Repeat everything from the line holding "# ---- wiring" to the line holding "bpy.data.objects.remove(obj)", inclusive, exactly. Leave out the rest.

=== Provided records ===
*-*-*

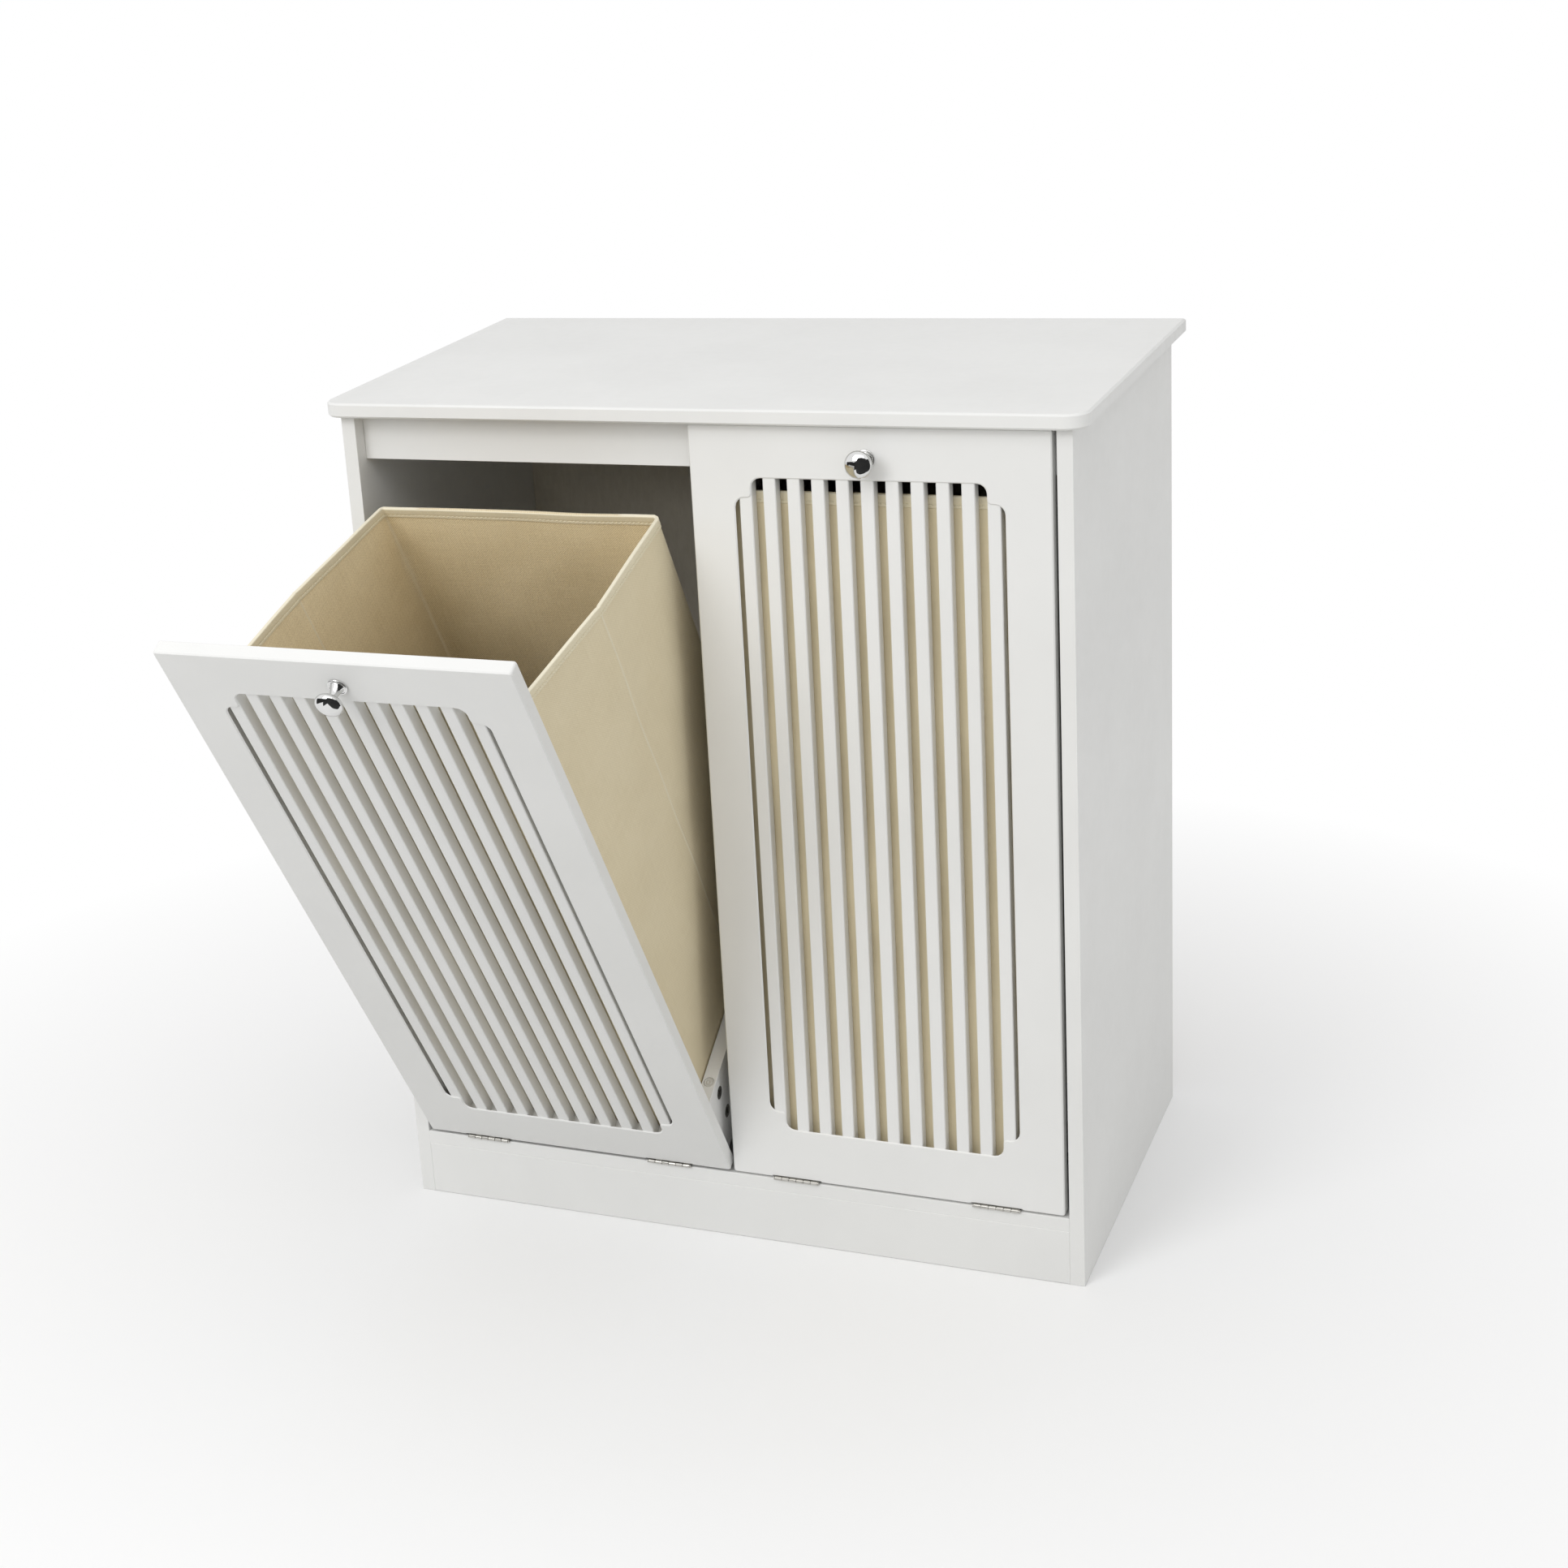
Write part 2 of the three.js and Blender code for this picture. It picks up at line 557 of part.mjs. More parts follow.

*-*-*

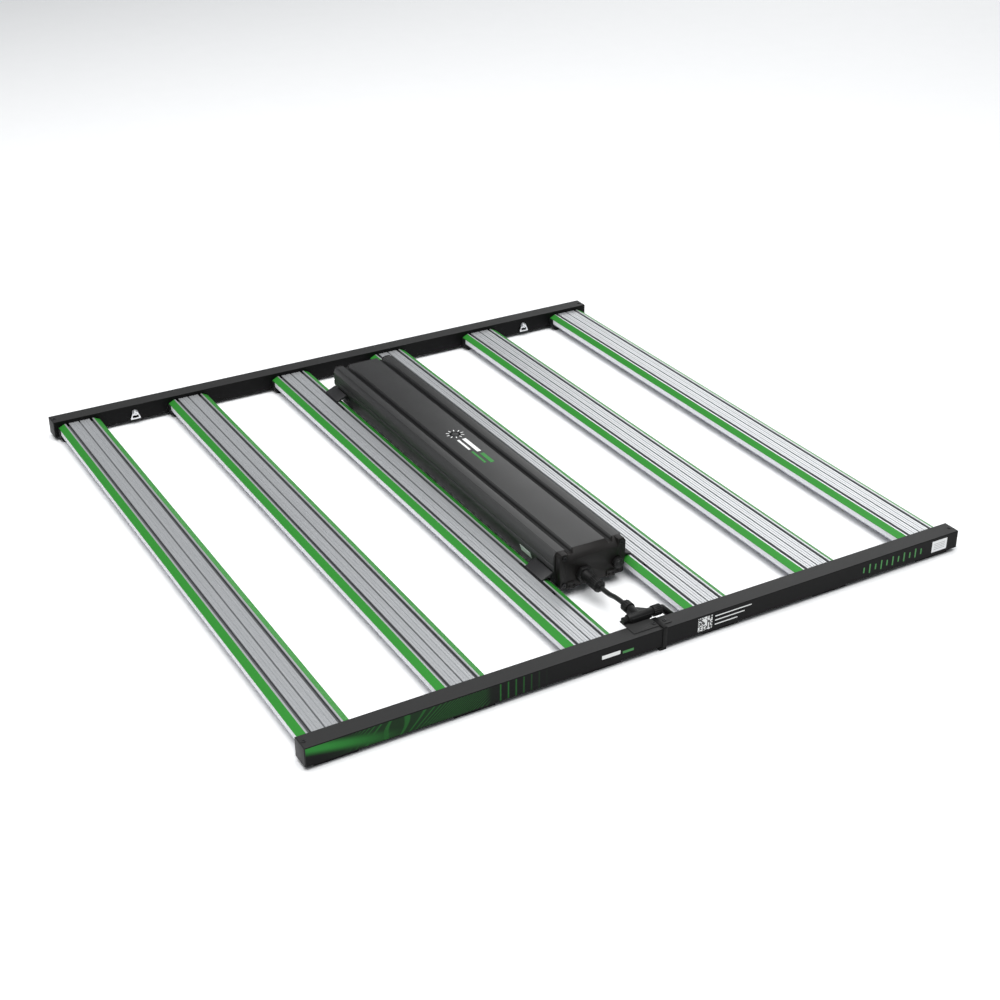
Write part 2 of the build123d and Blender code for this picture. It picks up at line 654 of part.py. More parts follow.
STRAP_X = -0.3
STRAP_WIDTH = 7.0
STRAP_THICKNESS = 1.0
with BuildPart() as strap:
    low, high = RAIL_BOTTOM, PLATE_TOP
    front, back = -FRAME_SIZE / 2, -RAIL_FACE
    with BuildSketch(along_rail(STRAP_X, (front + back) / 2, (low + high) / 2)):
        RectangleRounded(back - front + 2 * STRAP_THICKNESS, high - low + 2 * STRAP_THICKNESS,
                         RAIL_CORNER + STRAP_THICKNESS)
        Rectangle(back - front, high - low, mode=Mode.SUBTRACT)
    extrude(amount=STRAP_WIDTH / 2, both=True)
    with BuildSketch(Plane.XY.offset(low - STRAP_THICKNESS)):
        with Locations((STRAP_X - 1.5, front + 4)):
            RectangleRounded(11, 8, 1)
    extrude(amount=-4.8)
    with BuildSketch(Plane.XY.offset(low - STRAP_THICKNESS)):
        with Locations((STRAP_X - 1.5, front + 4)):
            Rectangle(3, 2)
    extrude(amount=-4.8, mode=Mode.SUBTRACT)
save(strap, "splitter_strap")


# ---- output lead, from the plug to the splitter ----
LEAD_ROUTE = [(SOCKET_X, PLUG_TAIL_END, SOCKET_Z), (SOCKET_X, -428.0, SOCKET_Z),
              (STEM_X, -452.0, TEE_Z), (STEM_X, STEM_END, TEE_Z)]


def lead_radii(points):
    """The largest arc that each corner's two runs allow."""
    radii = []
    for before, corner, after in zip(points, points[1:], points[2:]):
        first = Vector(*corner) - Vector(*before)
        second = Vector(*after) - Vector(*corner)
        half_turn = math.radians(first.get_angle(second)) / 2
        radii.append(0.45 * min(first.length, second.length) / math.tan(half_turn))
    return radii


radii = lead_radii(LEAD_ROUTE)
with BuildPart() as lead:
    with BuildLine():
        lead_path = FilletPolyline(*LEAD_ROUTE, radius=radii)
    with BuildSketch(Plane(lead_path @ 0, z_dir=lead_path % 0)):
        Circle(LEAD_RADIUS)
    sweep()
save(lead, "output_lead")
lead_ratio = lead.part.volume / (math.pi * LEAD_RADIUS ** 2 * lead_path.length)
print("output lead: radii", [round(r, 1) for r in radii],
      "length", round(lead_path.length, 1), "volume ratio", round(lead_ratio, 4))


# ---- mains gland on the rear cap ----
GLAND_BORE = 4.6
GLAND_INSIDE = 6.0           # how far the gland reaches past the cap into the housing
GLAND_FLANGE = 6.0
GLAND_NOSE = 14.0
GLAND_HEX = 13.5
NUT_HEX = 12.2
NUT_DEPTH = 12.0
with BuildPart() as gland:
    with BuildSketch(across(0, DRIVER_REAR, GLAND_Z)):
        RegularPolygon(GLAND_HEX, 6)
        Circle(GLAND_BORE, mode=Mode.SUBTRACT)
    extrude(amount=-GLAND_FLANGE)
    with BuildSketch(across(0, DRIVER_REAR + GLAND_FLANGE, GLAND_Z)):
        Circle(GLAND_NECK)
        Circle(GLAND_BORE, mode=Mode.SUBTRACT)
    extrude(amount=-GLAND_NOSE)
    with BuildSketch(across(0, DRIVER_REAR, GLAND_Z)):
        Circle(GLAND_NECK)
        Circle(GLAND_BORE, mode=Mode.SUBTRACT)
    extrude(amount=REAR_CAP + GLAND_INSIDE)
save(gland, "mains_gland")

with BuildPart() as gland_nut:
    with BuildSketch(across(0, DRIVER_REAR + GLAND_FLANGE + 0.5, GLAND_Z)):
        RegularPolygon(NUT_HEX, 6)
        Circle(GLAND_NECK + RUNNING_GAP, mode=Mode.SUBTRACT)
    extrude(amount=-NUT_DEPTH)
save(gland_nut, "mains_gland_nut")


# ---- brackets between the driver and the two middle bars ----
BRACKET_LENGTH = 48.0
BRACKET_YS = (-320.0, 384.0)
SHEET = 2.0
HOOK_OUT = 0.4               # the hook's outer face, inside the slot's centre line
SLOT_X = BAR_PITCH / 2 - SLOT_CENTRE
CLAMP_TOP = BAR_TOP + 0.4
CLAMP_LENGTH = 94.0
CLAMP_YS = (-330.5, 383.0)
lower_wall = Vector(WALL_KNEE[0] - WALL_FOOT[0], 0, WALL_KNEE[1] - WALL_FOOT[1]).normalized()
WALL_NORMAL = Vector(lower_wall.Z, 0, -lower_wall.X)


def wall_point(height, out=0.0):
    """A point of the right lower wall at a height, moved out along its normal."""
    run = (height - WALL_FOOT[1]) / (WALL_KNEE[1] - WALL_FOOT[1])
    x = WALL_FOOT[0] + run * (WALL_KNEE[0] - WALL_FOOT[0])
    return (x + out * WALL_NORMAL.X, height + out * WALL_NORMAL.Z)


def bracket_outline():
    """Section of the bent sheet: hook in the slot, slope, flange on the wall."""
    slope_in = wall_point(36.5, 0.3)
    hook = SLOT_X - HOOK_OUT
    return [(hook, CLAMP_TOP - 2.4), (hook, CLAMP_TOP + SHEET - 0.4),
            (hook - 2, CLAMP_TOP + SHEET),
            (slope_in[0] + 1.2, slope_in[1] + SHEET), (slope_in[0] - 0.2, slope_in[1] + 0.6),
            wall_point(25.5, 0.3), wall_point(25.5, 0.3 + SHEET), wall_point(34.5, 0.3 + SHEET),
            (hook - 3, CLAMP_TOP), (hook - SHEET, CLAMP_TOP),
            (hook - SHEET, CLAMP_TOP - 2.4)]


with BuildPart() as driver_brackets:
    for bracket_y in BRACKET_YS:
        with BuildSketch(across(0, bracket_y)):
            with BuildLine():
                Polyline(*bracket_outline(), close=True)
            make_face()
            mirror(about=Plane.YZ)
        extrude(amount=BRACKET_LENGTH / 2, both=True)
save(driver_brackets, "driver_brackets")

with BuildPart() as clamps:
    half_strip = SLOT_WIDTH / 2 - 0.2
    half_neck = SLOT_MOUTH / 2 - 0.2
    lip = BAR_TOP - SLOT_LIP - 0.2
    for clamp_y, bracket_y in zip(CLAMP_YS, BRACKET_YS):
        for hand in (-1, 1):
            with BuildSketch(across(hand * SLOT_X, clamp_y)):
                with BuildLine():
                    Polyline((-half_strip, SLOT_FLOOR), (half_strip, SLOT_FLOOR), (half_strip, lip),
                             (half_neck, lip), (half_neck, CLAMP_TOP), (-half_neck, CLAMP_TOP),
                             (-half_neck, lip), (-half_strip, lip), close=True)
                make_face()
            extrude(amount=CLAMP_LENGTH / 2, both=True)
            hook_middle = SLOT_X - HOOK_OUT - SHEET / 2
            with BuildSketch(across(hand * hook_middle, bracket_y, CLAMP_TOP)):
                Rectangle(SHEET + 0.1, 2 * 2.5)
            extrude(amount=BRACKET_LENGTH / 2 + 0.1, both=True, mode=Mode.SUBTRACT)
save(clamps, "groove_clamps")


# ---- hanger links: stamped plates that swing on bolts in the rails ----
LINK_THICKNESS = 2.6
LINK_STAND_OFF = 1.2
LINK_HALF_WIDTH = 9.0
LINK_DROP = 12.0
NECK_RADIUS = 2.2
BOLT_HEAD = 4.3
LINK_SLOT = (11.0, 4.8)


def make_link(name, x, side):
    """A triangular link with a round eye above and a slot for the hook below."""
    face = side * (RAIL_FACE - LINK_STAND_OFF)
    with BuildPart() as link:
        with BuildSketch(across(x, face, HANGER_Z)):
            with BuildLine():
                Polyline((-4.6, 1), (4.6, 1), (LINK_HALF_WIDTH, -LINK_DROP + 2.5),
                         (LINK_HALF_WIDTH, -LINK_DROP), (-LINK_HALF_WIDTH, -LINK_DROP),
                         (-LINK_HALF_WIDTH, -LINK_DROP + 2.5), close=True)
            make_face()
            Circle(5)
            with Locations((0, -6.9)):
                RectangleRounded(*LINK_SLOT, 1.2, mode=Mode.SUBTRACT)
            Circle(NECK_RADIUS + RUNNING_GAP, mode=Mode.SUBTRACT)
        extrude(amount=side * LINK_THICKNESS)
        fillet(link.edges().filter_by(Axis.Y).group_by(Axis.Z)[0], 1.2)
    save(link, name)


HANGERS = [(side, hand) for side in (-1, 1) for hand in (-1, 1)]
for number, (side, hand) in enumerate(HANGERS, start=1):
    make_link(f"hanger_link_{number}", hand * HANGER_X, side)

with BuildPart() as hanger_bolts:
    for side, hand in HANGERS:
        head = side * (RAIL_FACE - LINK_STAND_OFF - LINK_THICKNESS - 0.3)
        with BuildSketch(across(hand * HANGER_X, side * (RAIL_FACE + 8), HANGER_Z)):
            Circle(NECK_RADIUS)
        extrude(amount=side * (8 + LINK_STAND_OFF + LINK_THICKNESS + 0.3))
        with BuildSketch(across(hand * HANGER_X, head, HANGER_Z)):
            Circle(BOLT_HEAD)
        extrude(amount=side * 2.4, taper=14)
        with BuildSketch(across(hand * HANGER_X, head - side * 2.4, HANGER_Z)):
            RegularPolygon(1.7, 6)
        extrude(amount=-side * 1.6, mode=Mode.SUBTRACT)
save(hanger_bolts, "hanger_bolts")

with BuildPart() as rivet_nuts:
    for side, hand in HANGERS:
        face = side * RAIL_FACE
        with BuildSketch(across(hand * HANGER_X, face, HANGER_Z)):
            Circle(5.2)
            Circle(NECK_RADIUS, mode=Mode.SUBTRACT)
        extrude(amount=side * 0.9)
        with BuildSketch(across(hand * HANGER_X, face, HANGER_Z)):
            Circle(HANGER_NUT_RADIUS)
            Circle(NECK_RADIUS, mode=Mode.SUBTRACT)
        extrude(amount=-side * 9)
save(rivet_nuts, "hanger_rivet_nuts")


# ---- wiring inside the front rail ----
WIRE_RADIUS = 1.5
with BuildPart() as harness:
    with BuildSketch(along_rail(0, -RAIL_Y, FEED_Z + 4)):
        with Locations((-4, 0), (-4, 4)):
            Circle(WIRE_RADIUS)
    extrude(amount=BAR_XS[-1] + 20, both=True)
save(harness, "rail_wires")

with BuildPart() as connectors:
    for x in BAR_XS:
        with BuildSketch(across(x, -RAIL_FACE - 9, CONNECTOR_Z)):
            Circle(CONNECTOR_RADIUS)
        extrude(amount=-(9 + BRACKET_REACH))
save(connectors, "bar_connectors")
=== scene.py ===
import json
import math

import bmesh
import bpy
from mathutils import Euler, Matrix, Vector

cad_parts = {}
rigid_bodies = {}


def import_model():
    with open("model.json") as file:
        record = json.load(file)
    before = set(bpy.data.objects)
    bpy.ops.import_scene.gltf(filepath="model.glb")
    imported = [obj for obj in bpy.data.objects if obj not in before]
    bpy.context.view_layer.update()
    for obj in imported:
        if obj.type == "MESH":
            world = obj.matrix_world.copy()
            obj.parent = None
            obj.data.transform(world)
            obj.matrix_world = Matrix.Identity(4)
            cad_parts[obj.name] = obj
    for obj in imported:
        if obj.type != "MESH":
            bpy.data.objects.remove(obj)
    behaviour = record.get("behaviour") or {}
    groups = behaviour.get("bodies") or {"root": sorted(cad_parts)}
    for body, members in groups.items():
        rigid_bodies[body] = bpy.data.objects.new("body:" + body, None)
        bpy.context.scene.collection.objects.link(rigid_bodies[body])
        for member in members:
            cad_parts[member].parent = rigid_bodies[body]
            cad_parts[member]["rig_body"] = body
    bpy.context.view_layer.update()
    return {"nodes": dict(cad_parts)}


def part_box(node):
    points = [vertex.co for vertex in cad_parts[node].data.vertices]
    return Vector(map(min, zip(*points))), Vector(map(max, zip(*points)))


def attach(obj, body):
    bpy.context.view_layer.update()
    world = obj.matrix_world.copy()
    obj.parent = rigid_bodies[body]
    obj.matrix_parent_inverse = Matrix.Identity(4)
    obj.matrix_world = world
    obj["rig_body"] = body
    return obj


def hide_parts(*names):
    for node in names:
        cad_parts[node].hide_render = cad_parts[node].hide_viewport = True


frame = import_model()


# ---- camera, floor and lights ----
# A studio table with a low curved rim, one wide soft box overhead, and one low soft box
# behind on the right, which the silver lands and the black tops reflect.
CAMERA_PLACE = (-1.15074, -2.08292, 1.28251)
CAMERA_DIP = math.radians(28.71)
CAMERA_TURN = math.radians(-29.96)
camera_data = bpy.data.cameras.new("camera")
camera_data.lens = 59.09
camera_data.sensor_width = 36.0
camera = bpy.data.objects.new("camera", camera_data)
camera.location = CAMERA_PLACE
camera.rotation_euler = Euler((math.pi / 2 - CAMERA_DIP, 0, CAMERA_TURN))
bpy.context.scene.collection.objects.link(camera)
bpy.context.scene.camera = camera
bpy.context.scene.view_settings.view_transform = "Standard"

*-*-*

=== Task response ===
# ---- wiring inside the front rail ----
WIRE_RADIUS = 1.5
with BuildPart() as harness:
    with BuildSketch(along_rail(0, -RAIL_Y, FEED_Z + 4)):
        with Locations((-4, 0), (-4, 4)):
            Circle(WIRE_RADIUS)
    extrude(amount=BAR_XS[-1] + 20, both=True)
save(harness, "rail_wires")

with BuildPart() as connectors:
    for x in BAR_XS:
        with BuildSketch(across(x, -RAIL_FACE - 9, CONNECTOR_Z)):
            Circle(CONNECTOR_RADIUS)
        extrude(amount=-(9 + BRACKET_REACH))
save(connectors, "bar_connectors")
=== scene.py ===
import json
import math

import bmesh
import bpy
from mathutils import Euler, Matrix, Vector

cad_parts = {}
rigid_bodies = {}


def import_model():
    with open("model.json") as file:
        record = json.load(file)
    before = set(bpy.data.objects)
    bpy.ops.import_scene.gltf(filepath="model.glb")
    imported = [obj for obj in bpy.data.objects if obj not in before]
    bpy.context.view_layer.update()
    for obj in imported:
        if obj.type == "MESH":
            world = obj.matrix_world.copy()
            obj.parent = None
            obj.data.transform(world)
            obj.matrix_world = Matrix.Identity(4)
            cad_parts[obj.name] = obj
    for obj in imported:
        if obj.type != "MESH":
            bpy.data.objects.remove(obj)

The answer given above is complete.